Enhancing Treatment Effect Heterogeneity in Behavioural Public Policy Interventions through Large Language Model–Generated Synthetic Data
We propose a framework that leverages LLMs to create diverse, synthetic participant profiles and trial outcomes based on real-world distributions and established behavioural theories. Using the concept of "homo silicus," our approach simulates larger and more varied study populations, potentially uncovering rare subgroups or interaction effects that conventional RCTs might miss due to sample size or homogeneity constraints. The framework ensures data realism through validation against existing datasets and adherence to behavioural plausibility.

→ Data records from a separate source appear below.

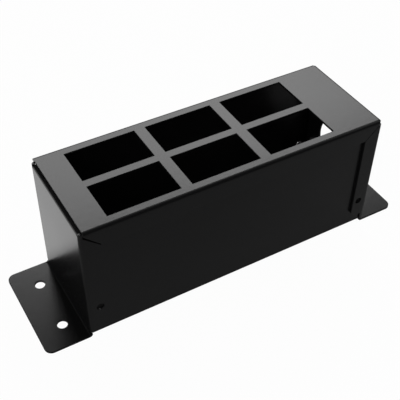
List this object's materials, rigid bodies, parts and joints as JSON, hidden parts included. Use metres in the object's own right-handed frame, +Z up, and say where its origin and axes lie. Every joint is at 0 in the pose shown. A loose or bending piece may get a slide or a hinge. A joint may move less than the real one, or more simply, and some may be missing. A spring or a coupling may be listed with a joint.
{
  "type": "desk power module housing",
  "caption": "Folded sheet-steel housing with rectangular cut-outs for snap-in outlet modules, an open underside, a round cable opening in one end and a screw-down foot at each end",
  "frame": {"origin": "middle of the footprint, on the surface that the undersides of the two feet rest on", "axes": "+Z up, +X along the length towards the end with the cable opening, +Y across the width to the back"},
  "size_m": [0.2164, 0.06, 0.0735],
  "materials": {
    "paint_top": "satin black powder coat on sheet steel",
    "paint_walls": "satin black powder coat on sheet steel"
  },
  "bodies": {
    "root": {"top_shell": "paint_top", "wall_shell": "paint_walls"}
  },
  "joints": []
}
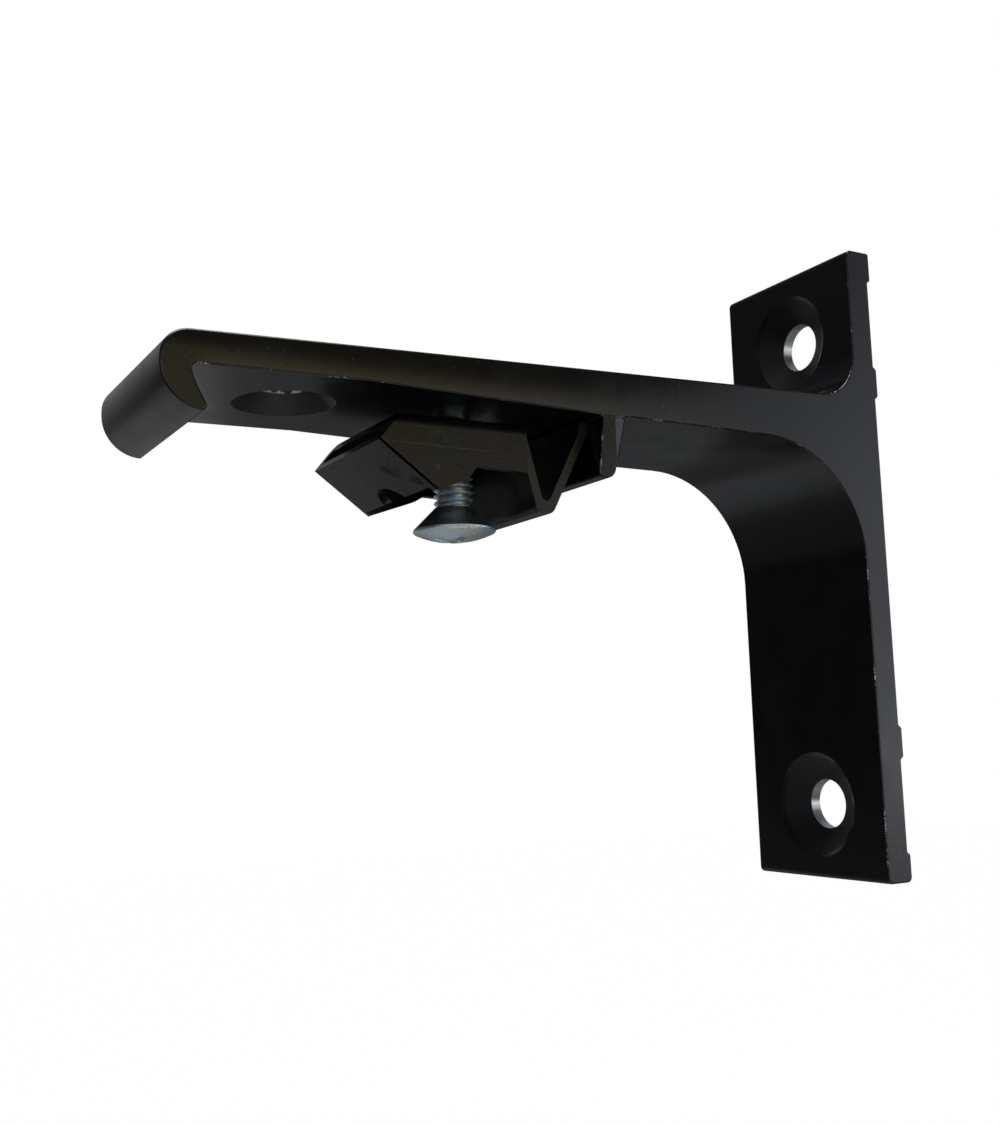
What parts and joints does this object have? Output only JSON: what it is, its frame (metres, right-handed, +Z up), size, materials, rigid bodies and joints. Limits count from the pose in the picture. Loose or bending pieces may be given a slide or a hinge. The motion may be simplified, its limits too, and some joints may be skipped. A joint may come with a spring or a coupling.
{
  "type": "curtain pole bracket",
  "caption": "Wall bracket cut from extrusion, with a hooked arm and a folded lever clamp that a screw tightens against the rail.",
  "frame": {"origin": "midway between the two wall screw holes, on the plane of the wall", "axes": "+Z up, -Y out from the wall along the arm, X across the width; the wall holes run along Y"},
  "size_m": [0.0206, 0.0814, 0.0704],
  "materials": {
    "coated_aluminium": "satin black coating",
    "painted_steel": "satin black paint, scuffed",
    "zinc_steel": "bright zinc plating"
  },
  "bodies": {
    "bracket": {"bracket": "coated_aluminium"},
    "clamp": {"clamp": "painted_steel"},
    "clamp_screw": {"clamp_screw": "zinc_steel"}
  },
  "joints": [
    {"name": "clamp_swing", "type": "hinge", "parent": "bracket", "child": "clamp", "pos_m": [0, -0.03783, 0.01255], "axis": [-1, 0, 0], "range_deg": [0, 3]},
    {"name": "screw_travel", "type": "slide", "parent": "bracket", "child": "clamp_screw", "axis": [0, 0, 1], "range_m": [-0.003, 0.003]}
  ]
}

Our methodology integrates real and synthetic participants in a multi-stage adaptive design, synthetic profiles using an LLM. We employ covariate-adjusted randomization and adaptive propensity scoring refined by LLM insights, alongside sequential randomization with synthetic validation. This integration facilitates the exploration of edge cases, covariate balancing, and enhanced adaptive design strategies tailored to behavioural interventions. Advanced analytical techniques, including causal forests, T-learners, and Treatment-Agnostic Representation Networks (TARNet), are utilized to estimate heterogeneous treatment effects with increased precision.
We present simulations that indicate that incorporating synthetic data identifies meaningful subgroups with differential treatment responses not apparent in the original datasets alone.